You can still navigate around this archive, but know that no new mails have been added to it since July of 2016.

Click here to be taken to the new web archives of this list; it includes all the mails that are in this frozen archive plus all new mails that have been sent to the list since it was migrated to the new archives.

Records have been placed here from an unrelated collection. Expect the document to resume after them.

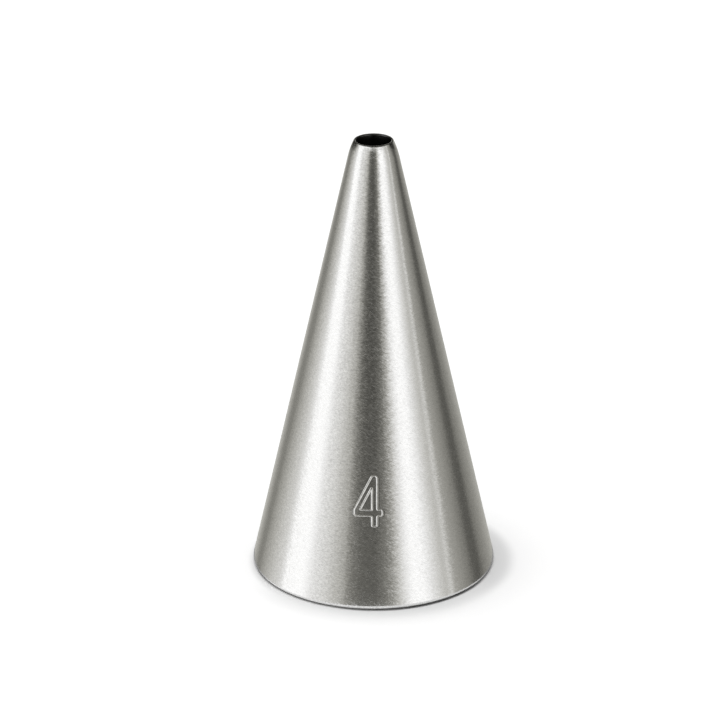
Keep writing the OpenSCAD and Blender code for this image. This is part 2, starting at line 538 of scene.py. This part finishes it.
def engraveNumeral(bm):
    # sinks the vertices under the line, and marks them for the material
    layers = bm.verts.layers.float
    engraved, engravedRimShade = layers.new("engraved"), layers.new("engravedRimShade")
    engravedLevel, scratched = layers.new("engravedLevel"), layers.new("scratched")
    segments = []
    for loop in numeralLoops():
        segments += [(a.to_3d(), b.to_3d()) for a, b in zip(loop, loop[1:] + loop[:1])]
    scratches = [(Vector(a + (0,)), Vector(b + (0,))) for a, b in numeral["scratches"]]
    half = numeral["line"] / 2
    margin = half + numeral["rim"]
    for v in bm.verts:
        p = Vector((v.co.x / mm - numeral["x"], v.co.z / mm - numeral["foot"], 0))
        aside = abs(p.x) > numeral["width"] / 2 + 2 * margin
        if aside or not -margin < p.y < numeral["height"] + margin or v.co.y > 0:
            continue
        if math.hypot(v.co.x, v.co.y) < sideAt(v.co.z / mm, nozzle["wall"] / 2).x * mm:
            continue
        away, level = margin, 0
        for near, flat in nearest(p, segments):
            gap = p - near
            away, level = min((away, level), (gap.length - numeral["lean"] * gap.x, flat))
        scratch = min((p - near).length for near, flat in nearest(p, scratches))
        sunk = 1 - smoothStep(away / half)
        v[engraved] = 1 - smoothStep((away - numeral["core"]) / (half - numeral["core"]))
        # painted shade beside the line, eased on its level stretches
        eased = 1 - numeral["levelRim"] * level
        v[engravedRimShade] = (1 - smoothStep(abs(away - half) / numeral["rim"])) * eased
        v[engravedLevel] = level
        v[scratched] = (1 - smoothStep(scratch / numeral["scratchHalf"])) * (1 - v[engraved])
        depth = sunk * numeral["depth"] * (1 - level * (1 - numeral["flatDepth"]))
        depth += v[scratched] * numeral["scratchDepth"]
        if depth > 0:
            out = Vector((v.co.x, v.co.y, 0)).normalized() * sideOut.x + Vector((0, 0, sideOut.y))
            v.co -= out * depth * mm


def makeShell():
    bm = bmesh.new()
    part = wallSection()
    points = part["outerEdge"] + [sideAt(shell["fineFrom"]), sideAt(shell["fineTo"])] + part["shoulder"]
    points += part["lip"] + part["land"] + part["innerEdge"]
    edges = addSection(bm, points, shell["frontFrom"])
    low = len(part["outerEdge"]) - 1
    inside = len(points) - len(part["innerEdge"]) - 1
    cuts = {low: shell["lowCuts"], low + 1: shell["fineCuts"],
            low + 2: shell["sideCuts"], inside: shell["sideCuts"]}
    for index, count in cuts.items():
        bmesh.ops.subdivide_edges(bm, edges=[edges[index]], cuts=count)
    front = shell["frontTo"] - shell["frontFrom"]
    spinSections(bm, [(front, shell["frontSteps"]), (360 - front, shell["roundSteps"])])
    cutAtSeam(bm)
    half = nozzle["seamHalf"] * mm
    middles = [(f, f.calc_center_median()) for f in bm.faces]
    dropFaces(bm, [f for f, middle in middles if middle.y > 0 and abs(middle.x) < half])
    engraveNumeral(bm)
    hoopMap(bm)
    finishPiece(bm, "coneShell", "cone_shell", steel)


makeShell()


# the weld up the back

weld = {
    "bead": 0.06,            # height of the root bead inside
    "beadEnd": 1.2,          # bare length at each end of it
    "sideCuts": 60,
    "sector": 8.0,           # degrees to each side that are turned before the weld is cut out
    "steps": 16,
}


def makeWeld():
    bm = bmesh.new()
    part = wallSection()
    wall, beadLow = nozzle["wall"], weld["beadEnd"]
    beadTop = nozzle["height"] - nozzle["landLength"] - weld["beadEnd"]
    bead = [sideAt(beadTop, wall), sideAt(beadTop, wall + weld["bead"]),
            sideAt(beadLow, wall + weld["bead"]), sideAt(beadLow, wall)]
    points = part["outerEdge"] + part["shoulder"] + part["lip"] + part["land"] + bead + part["innerEdge"]
    edges = addSection(bm, points, 180 - weld["sector"])
    bmesh.ops.subdivide_edges(bm, edges=[edges[len(part["outerEdge"]) - 1]], cuts=weld["sideCuts"])
    spinSections(bm, [(2 * weld["sector"], weld["steps"])])
    cutAtSeam(bm)
    half = nozzle["seamHalf"] * mm
    dropFaces(bm, [f for f in bm.faces if abs(f.calc_center_median().x) > half])
    hoopMap(bm)
    finishPiece(bm, "seamWeld", "seam_weld", groundWeld)


makeWeld()


# the floor, in metres and in degrees from the front

floorPlan = {
    "half": 3.0, "color": 0.98, "drop": 0.00005,
    "mirroredFront": 0.0110, "mirroredSide": 0.0094,         # how far out the steel mirrors it
    "mirroredFrom": 10, "mirroredTo": 55,
    "mirroredShade": 0.6,                                    # painted shade on the floor at the sides, as the steel mirrors it
    "shadeFrom": 55, "shadeTo": 77,
    "contacts": [                                            # painted soft shadows close to the foot, and their shares
        {"middle": (-0.0002, -0.0005, 0.0), "from": 0.0082, "to": 0.0113,
         "shade": 0.16, "front": 1.0, "sides": 0.2},
        {"middle": (0.0007, -0.0002, 0.0), "from": 0.0090, "to": 0.0102,
         "shade": 0.21, "front": 0.3, "sides": 1.0},
        {"middle": (-0.0003, -0.0005, 0.0), "from": 0.0085, "to": 0.0092,
         "shade": 0.17, "front": 0.0, "sides": 1.0},
    ],
    "frontTo": 40, "sidesFrom": 70,                          # where those shares hold
    "gapFrom": 0.0089, "gapTo": 0.00912,                     # painted shadow: the dark line under the foot
    "gapShade": 0.35, "gapLean": 110.0, "gapMost": 0.67,     # how the painted shadow deepens to the right
    "gapFade": 50, "gapEnd": 75,
}


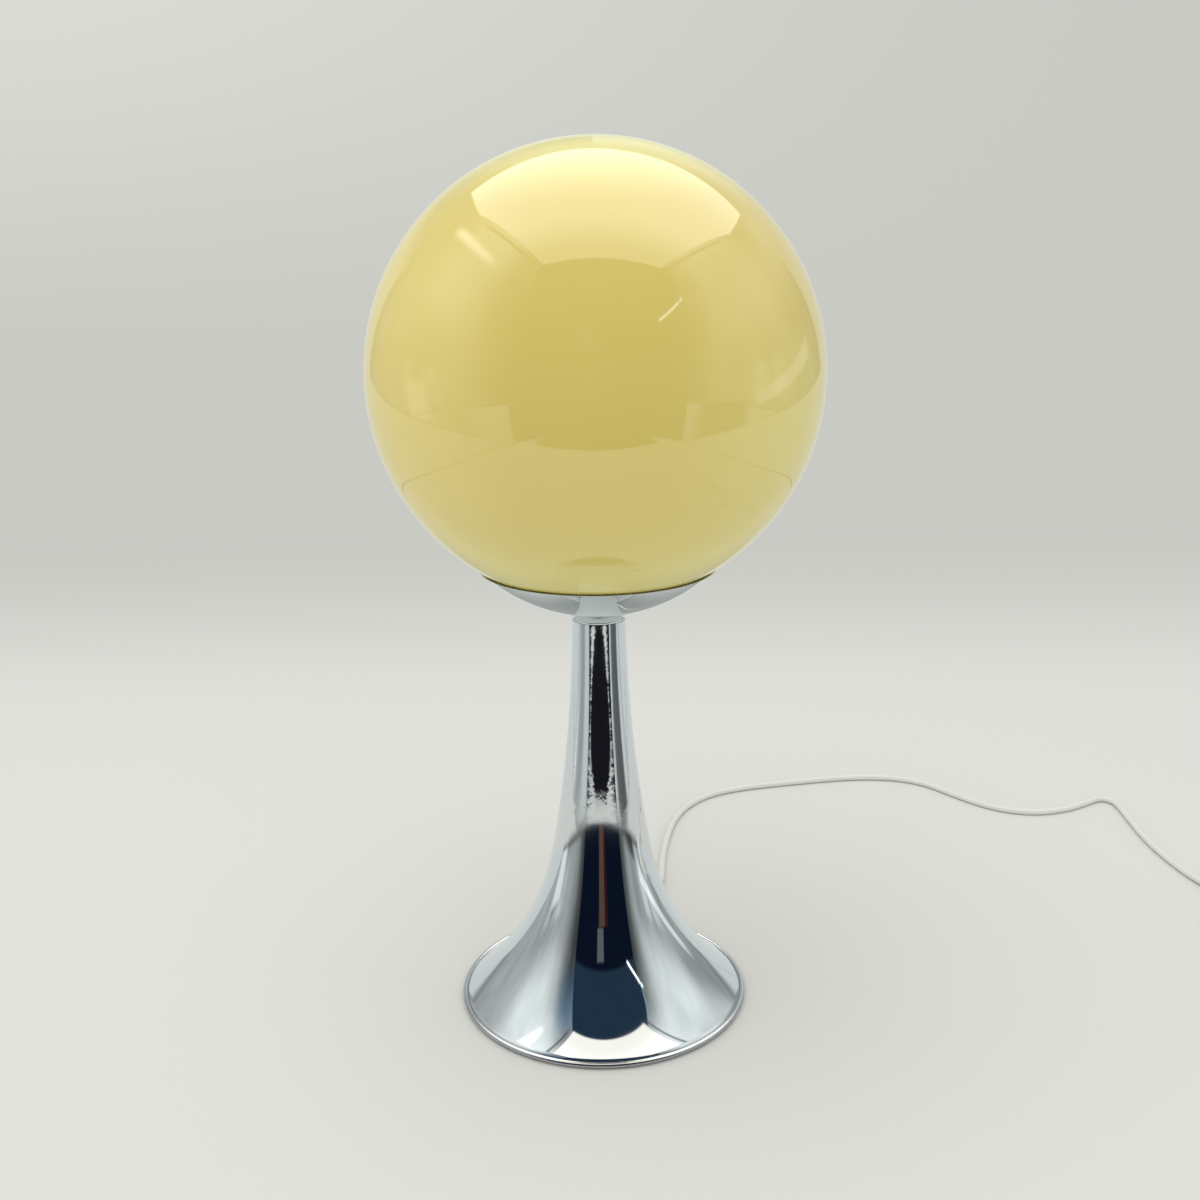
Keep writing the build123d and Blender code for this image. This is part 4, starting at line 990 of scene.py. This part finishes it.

Subject: Re: [OMPI users] [torqueusers] Job dies randomly, but only through torque
From: Jeff Squyres (jsquyres_at_[hidden])
Date: 2008-05-28 08:21:54


(I'm not a subscriber to the torqueusers or mauiusers lists -- I'm not
sure my post will get through)

I wonder if Jan's idea has merit -- if Torque is killing the job for
some other reason (i.e., not wallclock). The message printed by
mpirun ("mpirun: killing job...") is *only* displayed if mpirun
receives a SIGINT or SIGTERM. So perhaps some other resource limit is
being reached...?

Is there a way to have Torque log if it is killing a job for some
reason?

On May 27, 2008, at 7:02 PM, Jim Kusznir wrote:

> Yep. Wall time is no where near violation (dies about 2 minutes into
> a 30 minute allocation). I did a ulimit -a through qsub and direct on
> the node (as the same user in both cases), and the results were
> identical (most items were unlimited).
>
> Any other ideas?
>
> --Jim
>
> On Tue, May 27, 2008 at 9:25 AM, Jan Ploski <Jan.Ploski_at_[hidden]>
> wrote:
>>
>> This suggestion is rather trivial, but since you have not mentioned
>> anything in this area:
>>
>> Are you sure that the job is not exceeding resource limits
>> (walltime -
>> enforced by TORQUE, or rlimits such as memory - enforced by the
>> kernel,
>> but they could be set differently in TORQUE and your manual
>> invocations of
>> mpirun).
>>
>> Regards,
>> Jan Ploski
>>
> _______________________________________________
> users mailing list
> users_at_[hidden]
> http://www.open-mpi.org/mailman/listinfo.cgi/users

-- 
Jeff Squyres
Cisco Systems